Where this gets more interesting, though, is with the partnerships between Steven and Nanefua, as well as one between Kofi and Garnet. You would expect, for instance, Garnet to wind up teamed up with the insightful Nanefua. However, not only would that create a hole for Steven and Kofi, but thinking on another level, her team with Kofi makes more sense. The rather serious leaders of the two, their team shows a contrast in styles – the stoic if aloof, versus the hotheaded if justified.
Steven and Nanefua, meanwhile, come off as merely pint-sized eccentrics at first. However, behind their comparative silliness, they are probably the most mature characters in this episode.

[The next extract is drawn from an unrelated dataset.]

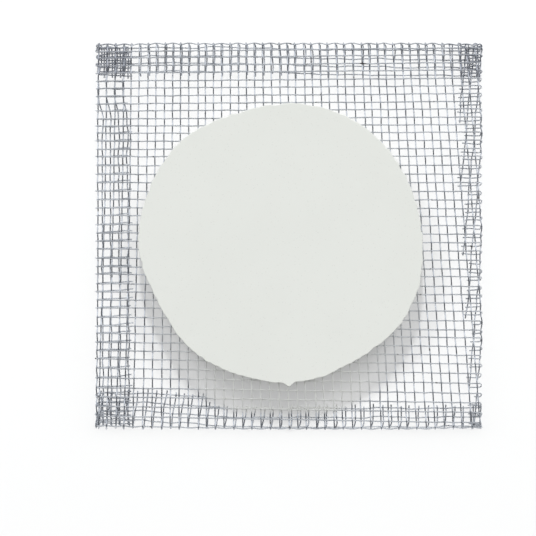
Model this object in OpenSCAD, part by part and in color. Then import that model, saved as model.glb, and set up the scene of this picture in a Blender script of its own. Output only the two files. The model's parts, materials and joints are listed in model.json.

All they want is some sort of peace between and within their ranks, even if the schisms between the two are severe. This episode, in particular, showcases both of them taking a leadership role in the face of the Monster of the Week (as well as the conflict between the other six Pizzas and Gems). Working in tandem, the end result is the safety of everybody involved.
However, this episode also works for the Gems as a whole. Seeing them interact with human beings definitely provides a great bit of hilarity for the characters, showing just how blunt and aloof they can be to humanity. However, this episode showcases that the Gems don’t necessarily crave any sort of approval for their heroics. It really demonstrates that, while they are physically distinct from humanity, and they might not comprehend many of their customs, at their core, they aren’t really that different – they have virtues and vices, which can work in tandem.
Speaking of which, I’d like to talk a bit about how this franchise showcases the flaws found in these characters. Much as I like Star Trek, I downright love Red Dwarf and Steven Universe because I genuinely think both execute their characters better. Don’t get me wrong – Star Trek has had some great characters (Kirk, Picard, Khan, even Q), but the franchise does seem like it’s about ideas first. Red Dwarf and Steven Universe lure you in with their motley crew of flawed and eccentric characters, and peel away at them to expose the roots of their vices, or the virtues they do possess.
Here, for example, we get to see the Crystal Gems not only shrug off the fact that they damaged a man’s shop, but also Kofi fly off the handle at the slightest provocation. The end result, we see both sides cheat at volleyball. Both sides do come together to battle against a more serious predicament, however. It allows for a more emotional investment into the resolution, and provides for a genuine sense of conflict between two sides who are neither purely antagonistic nor heroic.
Rebecca Sugar said in a pre-premiere feature that…
“The characters aren’t perfect, and that’s what makes them so great.”
This episode certainly showcases that. (We’ll talk a bit more about the overall idea of character flaws in my review of “Historical Friction”, due out by the time of PM Trudeau’s retirement.)
I mean, this isn’t the show’s strongest outing – again, it’s a very light, breezy episode, and in the end, does suffer from sparser “belly” laughs that will benefit future “plot-light” episodes. Overall, though, it works as a great time filler.
- It’s worth noting that Jenny and Kiki Pizza are voiced by Reagan Gomez-Preston, who voiced Cleveland’s stepdaughter Roberta on The Cleveland Show.
- This episode was written by Lamar Abrams, whose last episode was “Onion Trade”. Admittedly, that wasn’t the best sign. He did, however, write “Lars and the Cool Kids” prior to this episode, and I did like the Season 1B episode “Future Vision”. So, I’m rather optimistic about his future episodes.
- I did like the reveal that, not only did the Gems not eat, but also that they can change their clothing at will.
- Oh, next episode is “Rose’s Room”. This ought to be good.